Romantische Klassik vom Feinsten

Pierre Lacottes „La Sylphide“ beim Hamburger Ballett

Hamburg, 08/12/2008

Wenn sie so getanzt werden wie gestern Abend in Hamburg, können selbst angestaubte romantische Klassiker einen unwiderstehlichen Charme entwickeln. „La Syphide“ in der Fassung von Pierre Lacotte hatte Premiere, und was die Hamburger Kompanie hier gezeigt hat, war vom Feinsten. Die Tänzerinnen und Tänzer, sonst eher in der klassischen Moderne geübt und mit allem gesegnet, was dazugehört (hohe Beine, weite Extensions, Tempo, Dynamik), entwickeln hier eine wunderbar gedehnte Langsamkeit, eine fein ziselierte Fuß- und Armarbeit – genau wie sie dieses Stück braucht, um seine Wirkung zu entfalten. Hier wird die Kunst im wahrsten Sinne auf die Spitze getrieben – „La Sylphide“ war das erste Ballett in Spitzenschuhen, die damals Marie Taglioni trug, die Primaballerina assoluta der Romantik.

Die Handlung ist mehr als trivial, aber eben genau so, wie sie in der ersten Hälfte des 19. Jahrhunderts, nach all den Revolutionen und Unruhen, geschätzt wurde: Am Morgen seiner Hochzeit mit Effie wird James, ein schottischer Jüngling, von einer geflügelten Sylphide, einem Feenwesen, abgelenkt und verzaubert (1. Akt). Er folgt ihr in den Wald (2. Akt) und lässt sich von einer Hexe einen Zauberschal aufschwatzen, mit dem er die Elfe angeblich an sich binden kann. In Wahrheit jedoch verliert die Sylphide, als James ihr den Schal um den Körper windet, ihre Flügel und stirbt in seinen Armen. Währenddessen wird Effie von ihrem ungeliebten Verehrer Gurn zum Traualtar geführt, und James bleibt allein und verzweifelt im Wald zurück.

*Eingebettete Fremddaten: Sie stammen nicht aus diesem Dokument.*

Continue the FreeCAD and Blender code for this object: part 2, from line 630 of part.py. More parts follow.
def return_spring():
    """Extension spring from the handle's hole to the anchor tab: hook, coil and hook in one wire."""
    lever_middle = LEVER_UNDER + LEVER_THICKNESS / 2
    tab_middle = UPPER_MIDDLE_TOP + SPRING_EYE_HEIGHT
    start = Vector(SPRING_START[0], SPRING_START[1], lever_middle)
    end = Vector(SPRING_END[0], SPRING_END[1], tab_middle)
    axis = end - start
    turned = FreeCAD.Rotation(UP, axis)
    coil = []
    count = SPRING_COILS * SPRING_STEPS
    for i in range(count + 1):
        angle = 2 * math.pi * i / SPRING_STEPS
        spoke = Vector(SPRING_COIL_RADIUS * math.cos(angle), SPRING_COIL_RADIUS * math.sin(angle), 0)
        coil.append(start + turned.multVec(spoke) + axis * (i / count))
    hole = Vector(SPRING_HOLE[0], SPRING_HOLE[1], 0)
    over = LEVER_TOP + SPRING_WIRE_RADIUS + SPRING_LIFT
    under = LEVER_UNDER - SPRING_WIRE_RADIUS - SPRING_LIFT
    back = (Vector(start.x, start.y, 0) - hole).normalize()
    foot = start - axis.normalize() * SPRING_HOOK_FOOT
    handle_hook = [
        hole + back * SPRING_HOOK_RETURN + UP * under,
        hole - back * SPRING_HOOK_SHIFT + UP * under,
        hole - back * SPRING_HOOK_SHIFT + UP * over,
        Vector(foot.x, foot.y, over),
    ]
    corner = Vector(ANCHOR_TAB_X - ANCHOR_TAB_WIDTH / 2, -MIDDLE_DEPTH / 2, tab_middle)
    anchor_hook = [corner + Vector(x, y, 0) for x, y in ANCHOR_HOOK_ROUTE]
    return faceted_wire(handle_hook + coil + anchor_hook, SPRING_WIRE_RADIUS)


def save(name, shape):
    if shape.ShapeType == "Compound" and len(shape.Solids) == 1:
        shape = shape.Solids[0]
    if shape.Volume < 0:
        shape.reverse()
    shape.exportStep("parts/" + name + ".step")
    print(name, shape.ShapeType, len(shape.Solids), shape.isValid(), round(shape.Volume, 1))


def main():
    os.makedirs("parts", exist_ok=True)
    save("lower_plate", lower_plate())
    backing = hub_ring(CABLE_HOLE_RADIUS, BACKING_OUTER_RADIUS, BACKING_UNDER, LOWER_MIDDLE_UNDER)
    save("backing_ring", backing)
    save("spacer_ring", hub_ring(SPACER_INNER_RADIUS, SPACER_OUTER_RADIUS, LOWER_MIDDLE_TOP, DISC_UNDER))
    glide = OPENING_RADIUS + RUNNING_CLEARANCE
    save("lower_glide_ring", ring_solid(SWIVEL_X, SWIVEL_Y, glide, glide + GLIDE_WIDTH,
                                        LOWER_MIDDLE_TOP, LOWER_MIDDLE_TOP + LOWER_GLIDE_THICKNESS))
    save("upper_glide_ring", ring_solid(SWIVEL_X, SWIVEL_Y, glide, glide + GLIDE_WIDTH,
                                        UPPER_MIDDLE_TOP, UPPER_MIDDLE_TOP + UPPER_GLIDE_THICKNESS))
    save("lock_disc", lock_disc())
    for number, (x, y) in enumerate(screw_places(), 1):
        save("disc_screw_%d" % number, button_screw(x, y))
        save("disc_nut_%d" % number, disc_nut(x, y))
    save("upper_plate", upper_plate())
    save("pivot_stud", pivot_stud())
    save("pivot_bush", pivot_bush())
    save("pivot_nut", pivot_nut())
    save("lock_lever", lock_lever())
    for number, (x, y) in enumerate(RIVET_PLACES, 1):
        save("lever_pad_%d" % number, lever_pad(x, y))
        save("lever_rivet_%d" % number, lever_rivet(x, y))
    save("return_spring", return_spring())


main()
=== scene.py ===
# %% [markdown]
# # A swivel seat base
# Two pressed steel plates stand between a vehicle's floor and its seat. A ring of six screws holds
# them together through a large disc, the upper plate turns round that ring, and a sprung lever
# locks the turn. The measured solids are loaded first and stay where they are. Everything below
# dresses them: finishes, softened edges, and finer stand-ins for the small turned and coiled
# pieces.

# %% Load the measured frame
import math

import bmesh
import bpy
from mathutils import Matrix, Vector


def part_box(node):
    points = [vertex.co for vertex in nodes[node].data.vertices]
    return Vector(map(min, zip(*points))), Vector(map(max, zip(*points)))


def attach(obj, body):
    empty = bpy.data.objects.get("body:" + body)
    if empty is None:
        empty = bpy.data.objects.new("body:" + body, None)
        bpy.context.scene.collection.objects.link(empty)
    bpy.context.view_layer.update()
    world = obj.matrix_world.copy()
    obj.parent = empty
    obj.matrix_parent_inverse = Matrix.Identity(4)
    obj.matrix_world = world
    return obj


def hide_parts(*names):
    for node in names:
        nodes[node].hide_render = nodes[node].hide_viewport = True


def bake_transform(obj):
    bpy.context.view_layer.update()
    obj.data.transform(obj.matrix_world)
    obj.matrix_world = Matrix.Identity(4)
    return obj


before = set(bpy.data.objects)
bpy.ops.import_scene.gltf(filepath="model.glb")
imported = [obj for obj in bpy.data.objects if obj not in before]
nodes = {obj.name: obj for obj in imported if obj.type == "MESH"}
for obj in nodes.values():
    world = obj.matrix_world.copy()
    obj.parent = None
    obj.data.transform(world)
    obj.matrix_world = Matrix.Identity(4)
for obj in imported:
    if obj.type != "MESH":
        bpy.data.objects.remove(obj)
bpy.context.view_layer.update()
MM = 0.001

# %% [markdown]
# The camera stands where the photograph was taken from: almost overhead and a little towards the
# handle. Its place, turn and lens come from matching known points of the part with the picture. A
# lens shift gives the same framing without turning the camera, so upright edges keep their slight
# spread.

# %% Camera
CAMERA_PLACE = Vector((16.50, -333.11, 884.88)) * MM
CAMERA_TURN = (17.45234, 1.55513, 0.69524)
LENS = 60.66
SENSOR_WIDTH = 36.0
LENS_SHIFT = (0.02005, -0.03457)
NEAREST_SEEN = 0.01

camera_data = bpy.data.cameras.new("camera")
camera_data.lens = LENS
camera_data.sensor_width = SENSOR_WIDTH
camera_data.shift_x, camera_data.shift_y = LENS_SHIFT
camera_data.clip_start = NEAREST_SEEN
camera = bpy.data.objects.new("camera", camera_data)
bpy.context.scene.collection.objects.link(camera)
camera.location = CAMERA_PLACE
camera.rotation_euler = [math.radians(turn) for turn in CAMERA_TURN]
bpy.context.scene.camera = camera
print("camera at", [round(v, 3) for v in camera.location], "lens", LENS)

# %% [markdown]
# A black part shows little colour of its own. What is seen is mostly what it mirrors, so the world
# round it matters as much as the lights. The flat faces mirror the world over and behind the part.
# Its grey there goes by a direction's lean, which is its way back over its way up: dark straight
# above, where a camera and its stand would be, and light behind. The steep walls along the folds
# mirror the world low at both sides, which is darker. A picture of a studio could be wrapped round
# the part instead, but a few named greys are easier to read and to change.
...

Dass man einen solchen Schmachtfetzen heute noch tatsächlich genießen kann, ist der Perfektion der Hamburger Kompanie zu danken – seit Wochen gecoacht und trainiert von den Pariser Étoiles Elisabeth Platel und Manuel Legris sowie von Pierre Lacotte höchstselbst. Sie alle haben eine großartige Arbeit geleistet, denn sowohl Corps de Ballet wie auch Solisten haben sich diese schwierige romantische Technik mit dem vorgeneigten Oberkörper, den fließenden Armen und der flinken Fußarbeit, die höchste Präzision erfordert, aufs Feinste angeeignet. Allen voran Hélène Bouchet, eine federleichte Sylphide von ätherischer Transparenz, mit wunderbar verzögerten Arabesquen, graziösen Armen und Händen und fantastischen Füßen. Lautlos schwebt sie über die Bühne – eine mehr als würdige Nachfolgerin der legendären Marie Taglioni. Fulminant an ihrer Seite der James von Thiago Bordin – hohe Sprünge, präzise Pirouetten, gekonnte Beinarbeit, und alles von edler Eleganz – da stimmt einfach alles.

Auch am „Schotten“-Pas de Deux von Leslie Heylmann und Yohan Stegli ist nichts auszusetzen, das Corps findet sich großartig in die Rolle des schottischen Landvolks, und die Mädchen im 2. Akt dann ebenso in die der sphärischen Sylphiden. Allesamt werden sie – trotz der recht anspruchslosen Musik Jean-Madeleine Schneitzhoeffers – musikalisch wunderbar getragen von den Hamburger Philharmonikern unter der bewährten und einfühlsamen Leitung des Meisters aller Ballettdirigenten: André Presser. Es ist John Neumeier zu danken, dass er sowohl dem Ensemble als auch dem Publikum die Gelegenheit gibt, dieses Meisterwerk der romantischen Klassik auf der Bühne zu sehen – in dieser Vollkommenheit dürfte das nur selten möglich sein.